-- START INFORMATION PROVIDED --

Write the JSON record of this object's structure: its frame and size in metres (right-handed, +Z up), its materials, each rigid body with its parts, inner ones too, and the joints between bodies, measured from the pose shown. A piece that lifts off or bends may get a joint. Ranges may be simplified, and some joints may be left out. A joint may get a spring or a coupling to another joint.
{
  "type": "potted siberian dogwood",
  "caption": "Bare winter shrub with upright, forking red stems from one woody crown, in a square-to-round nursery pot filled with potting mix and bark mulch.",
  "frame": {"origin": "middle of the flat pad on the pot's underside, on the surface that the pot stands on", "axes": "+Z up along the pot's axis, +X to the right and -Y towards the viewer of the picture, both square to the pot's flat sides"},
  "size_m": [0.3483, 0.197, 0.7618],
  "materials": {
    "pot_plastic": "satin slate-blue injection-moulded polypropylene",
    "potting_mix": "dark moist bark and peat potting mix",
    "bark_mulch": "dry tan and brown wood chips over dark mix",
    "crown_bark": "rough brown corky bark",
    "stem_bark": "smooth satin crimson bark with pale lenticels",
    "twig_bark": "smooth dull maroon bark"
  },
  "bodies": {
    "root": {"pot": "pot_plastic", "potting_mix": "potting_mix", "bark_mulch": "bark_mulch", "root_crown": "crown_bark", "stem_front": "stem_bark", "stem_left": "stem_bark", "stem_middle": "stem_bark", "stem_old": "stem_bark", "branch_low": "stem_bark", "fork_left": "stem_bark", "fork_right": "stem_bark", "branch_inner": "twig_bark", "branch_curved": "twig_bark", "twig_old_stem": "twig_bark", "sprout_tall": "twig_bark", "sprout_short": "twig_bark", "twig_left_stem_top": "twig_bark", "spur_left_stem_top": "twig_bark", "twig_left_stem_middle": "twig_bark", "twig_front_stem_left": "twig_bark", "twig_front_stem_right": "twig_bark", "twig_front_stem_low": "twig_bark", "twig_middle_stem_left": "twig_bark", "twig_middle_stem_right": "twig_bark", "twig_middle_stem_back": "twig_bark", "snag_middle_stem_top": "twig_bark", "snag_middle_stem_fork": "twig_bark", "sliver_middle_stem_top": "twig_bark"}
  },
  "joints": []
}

-- END INFORMATION PROVIDED --

**EXERCISE TASK:** Reproduce the whole listing word for word.

**ANSWER FOR THIS EXERCISE:**
Write the JSON record of this object's structure: its frame and size in metres (right-handed, +Z up), its materials, each rigid body with its parts, inner ones too, and the joints between bodies, measured from the pose shown. A piece that lifts off or bends may get a joint. Ranges may be simplified, and some joints may be left out. A joint may get a spring or a coupling to another joint.
{
  "type": "potted siberian dogwood",
  "caption": "Bare winter shrub with upright, forking red stems from one woody crown, in a square-to-round nursery pot filled with potting mix and bark mulch.",
  "frame": {"origin": "middle of the flat pad on the pot's underside, on the surface that the pot stands on", "axes": "+Z up along the pot's axis, +X to the right and -Y towards the viewer of the picture, both square to the pot's flat sides"},
  "size_m": [0.3483, 0.197, 0.7618],
  "materials": {
    "pot_plastic": "satin slate-blue injection-moulded polypropylene",
    "potting_mix": "dark moist bark and peat potting mix",
    "bark_mulch": "dry tan and brown wood chips over dark mix",
    "crown_bark": "rough brown corky bark",
    "stem_bark": "smooth satin crimson bark with pale lenticels",
    "twig_bark": "smooth dull maroon bark"
  },
  "bodies": {
    "root": {"pot": "pot_plastic", "potting_mix": "potting_mix", "bark_mulch": "bark_mulch", "root_crown": "crown_bark", "stem_front": "stem_bark", "stem_left": "stem_bark", "stem_middle": "stem_bark", "stem_old": "stem_bark", "branch_low": "stem_bark", "fork_left": "stem_bark", "fork_right": "stem_bark", "branch_inner": "twig_bark", "branch_curved": "twig_bark", "twig_old_stem": "twig_bark", "sprout_tall": "twig_bark", "sprout_short": "twig_bark", "twig_left_stem_top": "twig_bark", "spur_left_stem_top": "twig_bark", "twig_left_stem_middle": "twig_bark", "twig_front_stem_left": "twig_bark", "twig_front_stem_right": "twig_bark", "twig_front_stem_low": "twig_bark", "twig_middle_stem_left": "twig_bark", "twig_middle_stem_right": "twig_bark", "twig_middle_stem_back": "twig_bark", "snag_middle_stem_top": "twig_bark", "snag_middle_stem_fork": "twig_bark", "sliver_middle_stem_top": "twig_bark"}
  },
  "joints": []
}